By Hone’s maths, there will be 9.3 billion visitors to London’s newest attraction, the Queen Elizabeth Olympic Park, by 2016. But on this bleak, overcast day the park’s appeal has fallen about as low as the unseasonal spring temperatures. The joy and ebullience of tens of thousands of spectators is long absent; the feats of athleticism, bravery and skill in the park’s various stadiums have given way to the mundane grind of giant earthmoving equipment and scores of purposeful men in hi-vis jackets. Not only do the Olympics and Paralympics seem a distant memory, so do many of the physical elements of this revitalised square mile in east London. Gone are the colossal wings of the Aquatic Centre, and the last of the basketball arena’s skeletal structure. Much of the park is already unrecognisable – not that many people are allowed to see it.
For the past 10 months wire fencing, patrolled 24 hours by security, has shrouded the site of the capital’s greatest modern triumph. It will remain there for the rest of this year, rendering much of the park off-limits to the public.

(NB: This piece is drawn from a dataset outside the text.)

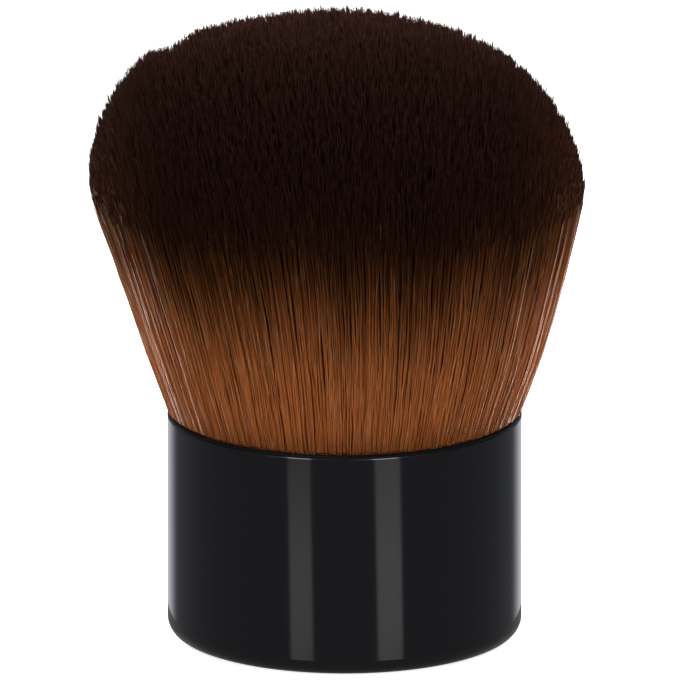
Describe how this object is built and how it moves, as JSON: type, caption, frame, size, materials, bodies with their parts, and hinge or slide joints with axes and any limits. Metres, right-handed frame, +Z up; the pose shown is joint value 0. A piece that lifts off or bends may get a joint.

Yet inside, the long-term vision for this vast space is beginning to take shape. When it is completed there will be two new schools, 1.9 million square feet of retail and entertainment areas, 22 miles of cycle- and footpaths, nine miles of new roads and four miles of waterways – and five world-class sporting venues. To help ease London’s housing shortage there will be about 8,000 new homes. If you were lucky enough to have visited this part of town last summer you might struggle to get your bearings.